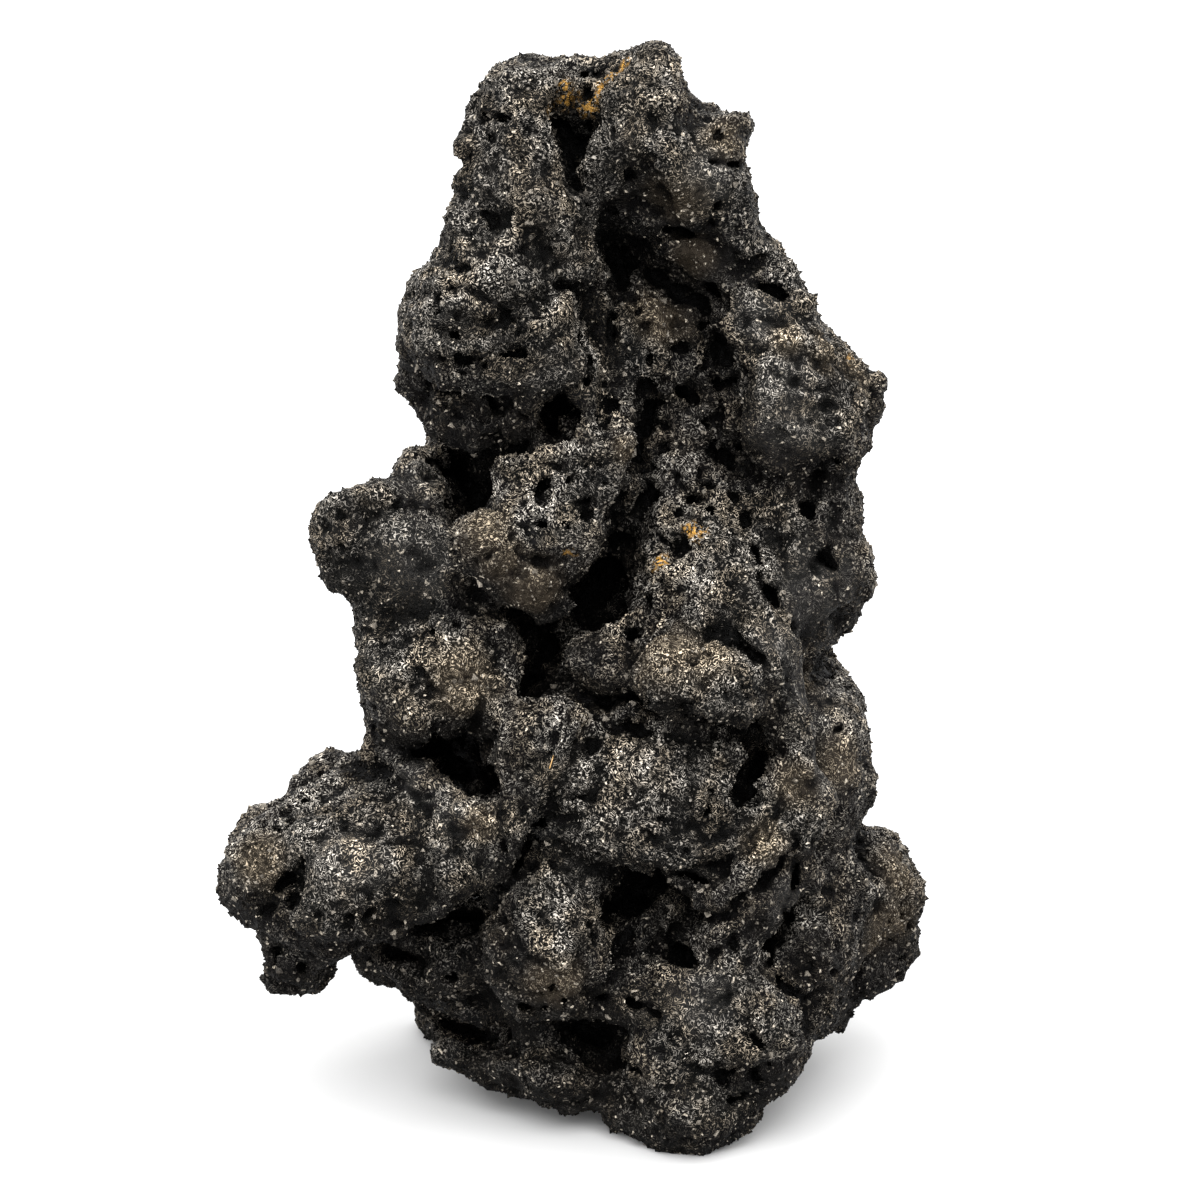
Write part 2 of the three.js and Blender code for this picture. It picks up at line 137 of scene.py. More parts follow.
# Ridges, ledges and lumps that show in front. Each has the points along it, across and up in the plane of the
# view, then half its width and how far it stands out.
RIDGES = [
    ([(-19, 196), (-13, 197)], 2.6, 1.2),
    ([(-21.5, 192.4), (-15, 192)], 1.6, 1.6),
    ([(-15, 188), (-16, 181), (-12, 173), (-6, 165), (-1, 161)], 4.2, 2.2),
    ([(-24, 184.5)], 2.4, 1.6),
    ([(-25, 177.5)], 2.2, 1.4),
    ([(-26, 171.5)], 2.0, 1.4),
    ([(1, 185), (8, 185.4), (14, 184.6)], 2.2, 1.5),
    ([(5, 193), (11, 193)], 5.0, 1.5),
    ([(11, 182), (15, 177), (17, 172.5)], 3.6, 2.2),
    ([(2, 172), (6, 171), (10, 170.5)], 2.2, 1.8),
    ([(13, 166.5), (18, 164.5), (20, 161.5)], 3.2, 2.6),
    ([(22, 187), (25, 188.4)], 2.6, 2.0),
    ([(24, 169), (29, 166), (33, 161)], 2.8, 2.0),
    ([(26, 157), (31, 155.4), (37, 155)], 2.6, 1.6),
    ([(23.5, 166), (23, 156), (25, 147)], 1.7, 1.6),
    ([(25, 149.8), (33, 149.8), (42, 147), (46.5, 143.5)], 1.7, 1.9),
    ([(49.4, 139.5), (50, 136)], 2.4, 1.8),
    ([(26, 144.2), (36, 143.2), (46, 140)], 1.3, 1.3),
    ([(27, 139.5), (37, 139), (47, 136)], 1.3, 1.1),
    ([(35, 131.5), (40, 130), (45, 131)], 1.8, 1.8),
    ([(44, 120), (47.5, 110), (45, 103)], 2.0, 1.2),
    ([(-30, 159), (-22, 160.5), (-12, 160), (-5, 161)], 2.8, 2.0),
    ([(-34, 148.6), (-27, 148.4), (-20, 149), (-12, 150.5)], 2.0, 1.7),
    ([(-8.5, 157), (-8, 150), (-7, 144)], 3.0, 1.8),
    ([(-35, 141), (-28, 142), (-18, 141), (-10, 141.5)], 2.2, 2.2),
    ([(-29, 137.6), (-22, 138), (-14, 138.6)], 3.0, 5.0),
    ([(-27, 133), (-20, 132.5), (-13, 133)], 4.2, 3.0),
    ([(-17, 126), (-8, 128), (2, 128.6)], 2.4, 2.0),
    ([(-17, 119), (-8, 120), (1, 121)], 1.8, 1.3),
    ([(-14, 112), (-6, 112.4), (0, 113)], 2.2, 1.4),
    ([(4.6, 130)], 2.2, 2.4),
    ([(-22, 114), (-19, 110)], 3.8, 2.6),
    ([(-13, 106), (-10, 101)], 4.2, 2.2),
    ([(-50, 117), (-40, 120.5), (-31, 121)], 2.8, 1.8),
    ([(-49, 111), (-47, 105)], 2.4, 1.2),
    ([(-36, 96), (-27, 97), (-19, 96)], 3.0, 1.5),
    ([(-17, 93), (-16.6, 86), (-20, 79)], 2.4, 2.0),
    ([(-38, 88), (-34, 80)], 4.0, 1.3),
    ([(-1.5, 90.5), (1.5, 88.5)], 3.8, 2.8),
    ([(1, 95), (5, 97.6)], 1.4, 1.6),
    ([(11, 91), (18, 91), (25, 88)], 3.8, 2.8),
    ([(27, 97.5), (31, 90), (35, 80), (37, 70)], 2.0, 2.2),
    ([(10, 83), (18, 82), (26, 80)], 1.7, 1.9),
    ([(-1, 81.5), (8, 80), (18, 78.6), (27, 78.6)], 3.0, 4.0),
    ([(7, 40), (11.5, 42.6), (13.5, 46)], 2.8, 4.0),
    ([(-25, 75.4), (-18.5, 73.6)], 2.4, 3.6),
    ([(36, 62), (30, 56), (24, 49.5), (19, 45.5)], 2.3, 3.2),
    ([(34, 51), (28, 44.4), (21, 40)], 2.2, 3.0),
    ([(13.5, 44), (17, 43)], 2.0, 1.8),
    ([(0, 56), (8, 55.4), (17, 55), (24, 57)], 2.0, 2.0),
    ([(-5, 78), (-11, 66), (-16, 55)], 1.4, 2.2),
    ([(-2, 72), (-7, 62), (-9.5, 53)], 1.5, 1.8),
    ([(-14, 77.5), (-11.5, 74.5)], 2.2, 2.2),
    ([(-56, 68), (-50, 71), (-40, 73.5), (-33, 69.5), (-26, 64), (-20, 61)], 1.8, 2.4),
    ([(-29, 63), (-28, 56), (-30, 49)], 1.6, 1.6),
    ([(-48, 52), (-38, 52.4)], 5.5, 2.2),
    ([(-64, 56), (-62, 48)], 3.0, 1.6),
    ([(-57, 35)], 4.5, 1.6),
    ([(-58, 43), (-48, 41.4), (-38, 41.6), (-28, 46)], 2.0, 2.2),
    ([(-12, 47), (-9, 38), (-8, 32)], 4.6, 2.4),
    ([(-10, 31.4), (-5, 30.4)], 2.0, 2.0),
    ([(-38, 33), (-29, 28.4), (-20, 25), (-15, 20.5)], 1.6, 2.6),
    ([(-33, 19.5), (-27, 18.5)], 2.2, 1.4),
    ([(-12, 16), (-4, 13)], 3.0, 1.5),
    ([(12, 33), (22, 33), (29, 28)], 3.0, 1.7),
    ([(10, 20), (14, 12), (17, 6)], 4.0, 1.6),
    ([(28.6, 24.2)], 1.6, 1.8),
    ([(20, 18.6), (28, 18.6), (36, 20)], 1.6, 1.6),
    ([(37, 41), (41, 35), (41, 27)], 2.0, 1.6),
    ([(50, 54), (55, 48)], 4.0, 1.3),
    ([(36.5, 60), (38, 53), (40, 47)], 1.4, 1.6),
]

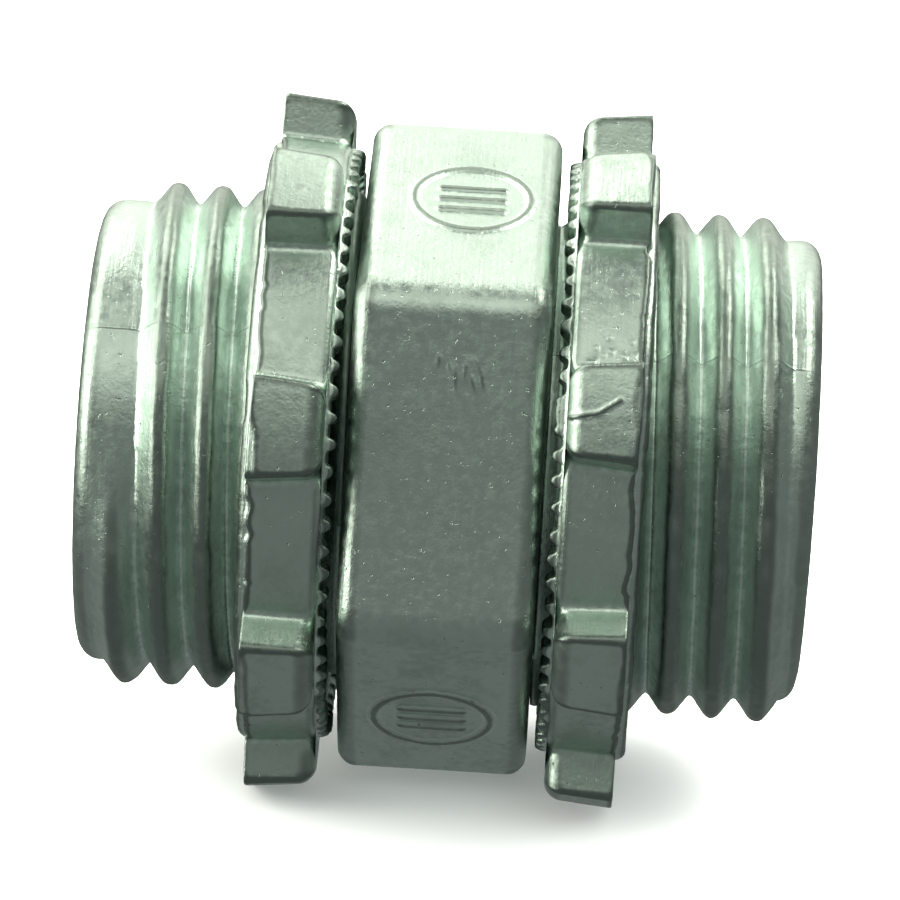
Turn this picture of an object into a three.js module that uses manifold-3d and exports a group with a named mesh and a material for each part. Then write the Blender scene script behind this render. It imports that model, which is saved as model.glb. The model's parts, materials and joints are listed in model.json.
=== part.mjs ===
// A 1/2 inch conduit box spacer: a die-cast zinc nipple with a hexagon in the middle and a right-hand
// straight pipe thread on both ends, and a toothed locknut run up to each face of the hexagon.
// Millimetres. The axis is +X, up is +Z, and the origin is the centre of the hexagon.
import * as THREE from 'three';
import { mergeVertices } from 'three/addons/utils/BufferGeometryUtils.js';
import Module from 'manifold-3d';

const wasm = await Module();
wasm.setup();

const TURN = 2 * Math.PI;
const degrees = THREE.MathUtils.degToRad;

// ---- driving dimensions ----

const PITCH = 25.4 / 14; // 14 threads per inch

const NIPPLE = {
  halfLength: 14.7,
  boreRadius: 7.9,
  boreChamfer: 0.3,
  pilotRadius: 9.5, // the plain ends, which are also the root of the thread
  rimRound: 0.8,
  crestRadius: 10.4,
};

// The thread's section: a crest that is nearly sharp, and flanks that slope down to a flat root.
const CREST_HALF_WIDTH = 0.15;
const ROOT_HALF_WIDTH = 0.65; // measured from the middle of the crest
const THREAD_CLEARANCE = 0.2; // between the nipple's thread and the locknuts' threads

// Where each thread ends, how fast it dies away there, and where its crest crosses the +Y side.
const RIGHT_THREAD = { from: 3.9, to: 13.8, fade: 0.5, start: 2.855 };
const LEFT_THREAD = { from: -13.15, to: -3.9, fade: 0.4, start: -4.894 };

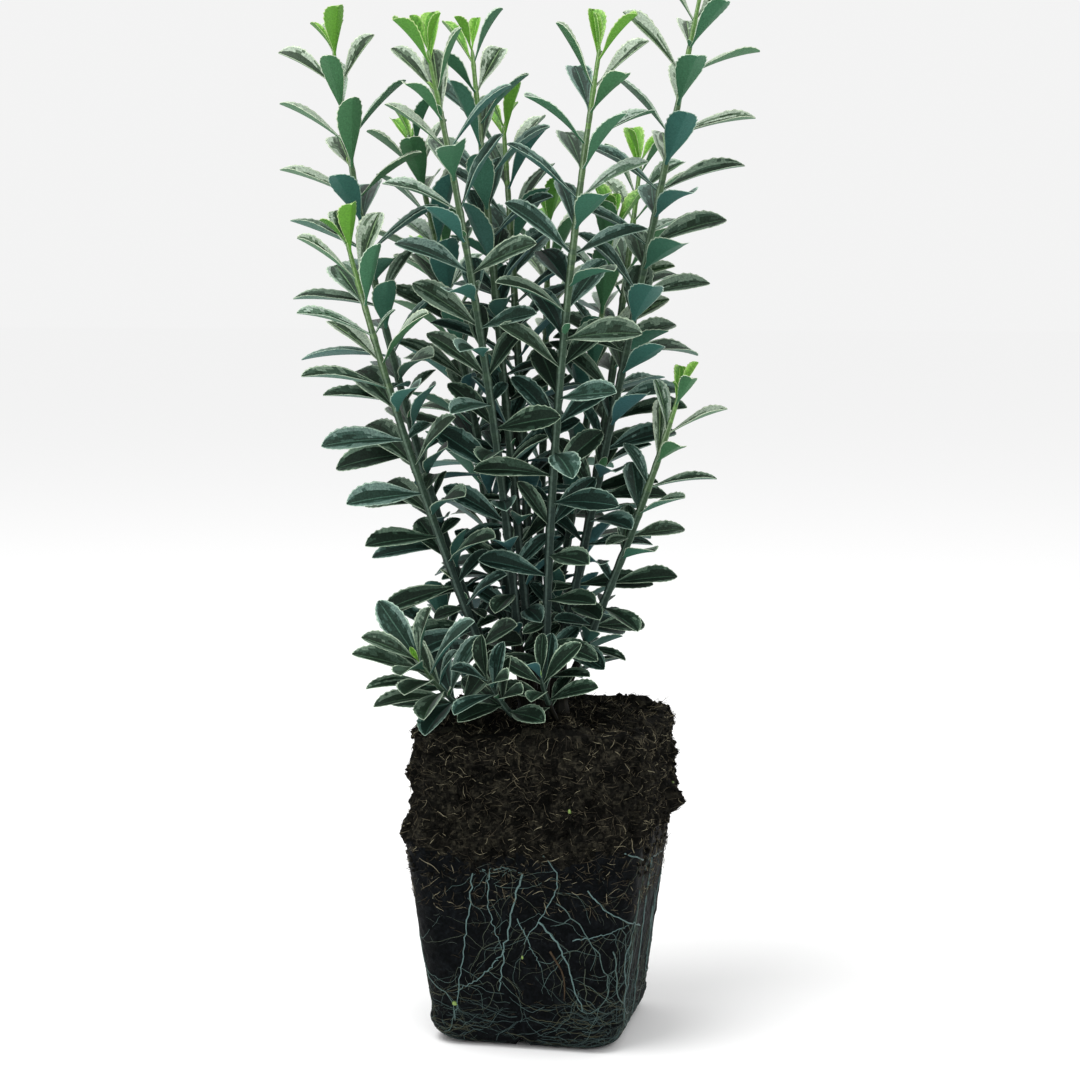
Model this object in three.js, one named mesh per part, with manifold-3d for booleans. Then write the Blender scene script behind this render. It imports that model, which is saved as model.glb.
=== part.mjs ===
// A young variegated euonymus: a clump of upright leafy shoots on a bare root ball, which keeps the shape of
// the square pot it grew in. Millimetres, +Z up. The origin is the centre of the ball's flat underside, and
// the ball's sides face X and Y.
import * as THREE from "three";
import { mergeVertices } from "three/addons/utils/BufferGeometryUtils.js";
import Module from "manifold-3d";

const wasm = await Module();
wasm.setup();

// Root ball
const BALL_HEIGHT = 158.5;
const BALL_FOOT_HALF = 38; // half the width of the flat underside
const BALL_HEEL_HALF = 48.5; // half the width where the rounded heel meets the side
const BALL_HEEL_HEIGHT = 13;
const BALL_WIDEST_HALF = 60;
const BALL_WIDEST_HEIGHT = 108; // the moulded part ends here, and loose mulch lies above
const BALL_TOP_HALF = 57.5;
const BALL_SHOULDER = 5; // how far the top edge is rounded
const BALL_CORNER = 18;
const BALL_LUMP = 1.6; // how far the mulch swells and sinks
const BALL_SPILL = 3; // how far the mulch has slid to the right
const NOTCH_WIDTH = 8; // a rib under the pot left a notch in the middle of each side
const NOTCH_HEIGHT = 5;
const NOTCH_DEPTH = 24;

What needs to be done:
Looking at the data above, return every line from the one with "Turn this picture" down to the one with "const THREAD_CLEARANCE = 0.2;", exactly and inclusively.

The completed task:
Turn this picture of an object into a three.js module that uses manifold-3d and exports a group with a named mesh and a material for each part. Then write the Blender scene script behind this render. It imports that model, which is saved as model.glb. The model's parts, materials and joints are listed in model.json.
=== part.mjs ===
// A 1/2 inch conduit box spacer: a die-cast zinc nipple with a hexagon in the middle and a right-hand
// straight pipe thread on both ends, and a toothed locknut run up to each face of the hexagon.
// Millimetres. The axis is +X, up is +Z, and the origin is the centre of the hexagon.
import * as THREE from 'three';
import { mergeVertices } from 'three/addons/utils/BufferGeometryUtils.js';
import Module from 'manifold-3d';

const wasm = await Module();
wasm.setup();

const TURN = 2 * Math.PI;
const degrees = THREE.MathUtils.degToRad;

// ---- driving dimensions ----

const PITCH = 25.4 / 14; // 14 threads per inch

const NIPPLE = {
  halfLength: 14.7,
  boreRadius: 7.9,
  boreChamfer: 0.3,
  pilotRadius: 9.5, // the plain ends, which are also the root of the thread
  rimRound: 0.8,
  crestRadius: 10.4,
};

// The thread's section: a crest that is nearly sharp, and flanks that slope down to a flat root.
const CREST_HALF_WIDTH = 0.15;
const ROOT_HALF_WIDTH = 0.65; // measured from the middle of the crest
const THREAD_CLEARANCE = 0.2; // between the nipple's thread and the locknuts' threads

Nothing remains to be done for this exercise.